I propose this basic truth of one of Nature' Laws:
When the time comes for a society's most acute need of a social safety net is exactly when it will fail in a most spectacular fashion. 

[Update 6PM: Oil is a bit of a tough read. But overall, I would say the chart might have an upward edge going forward.  But will that be good for stocks? Fundamentally, $85 oil is not good for the economy and gets Mom and Pop America in a stinky mood. I think this is generally reflected in stock prices somewhat.  So if oil does pass again upward over $85 certainly that is not great for the economy and may mark yet another peak in stock prices perhaps.] 

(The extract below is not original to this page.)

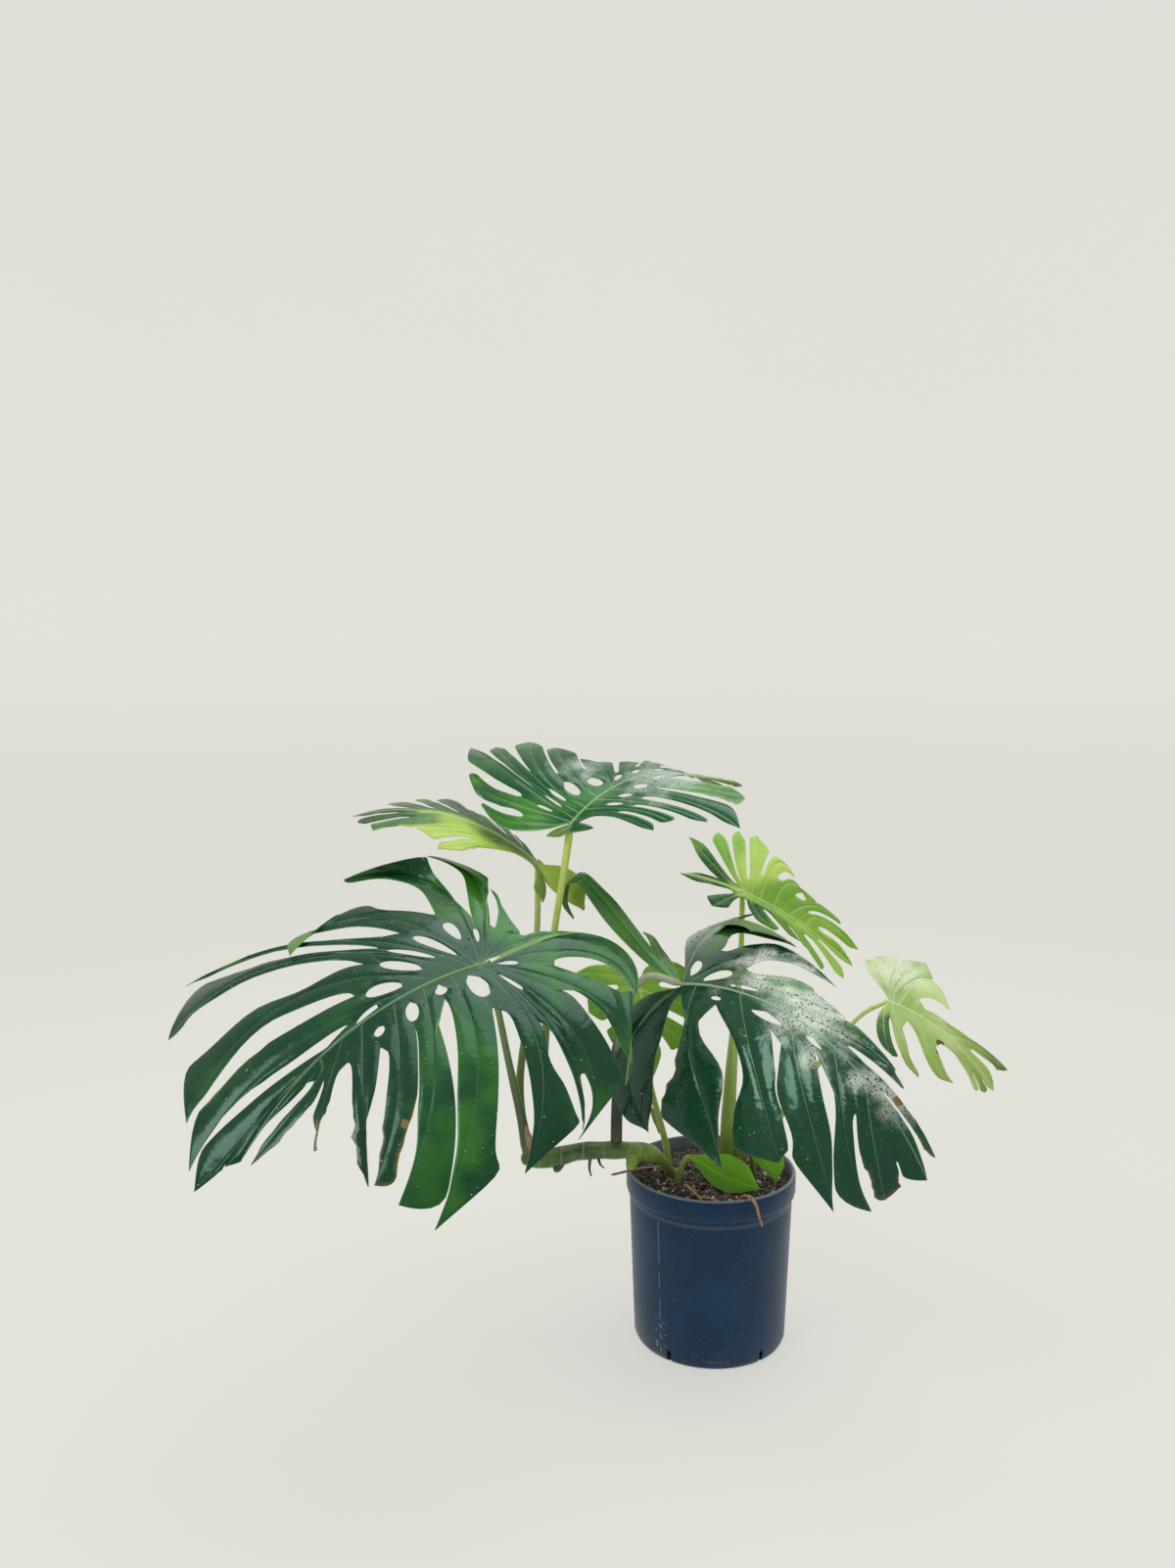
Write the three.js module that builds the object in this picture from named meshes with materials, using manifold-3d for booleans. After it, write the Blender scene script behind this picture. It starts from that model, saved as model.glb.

[Update 5:20PM: NDX is perhaps an ED in the making. Lots of upwardly biased overlapping zigzags. Combine this chart with the AAII 4-week being the highest since 2005 and outside its BB, well ya gotta think the end is nigh and a price reversal won't pretty.]
[Update 5PM: NDX futures]
I think we'll have to continue going with the triangle setup as price action seems to warrant it. But the triangle is likely running out of room as the [E] wave itself may have morphed into its own triangle which can happen.

So the bias is still up for early next week and the "thrust" potential is still very much alive. GDP Friday turned out to be a real snoozer which was a bit surprising. But then again, the reported 2% gain in GDP is neither super bullish  (it will likely be revised down to 1.5% or lower in the future) nor super bearish for now.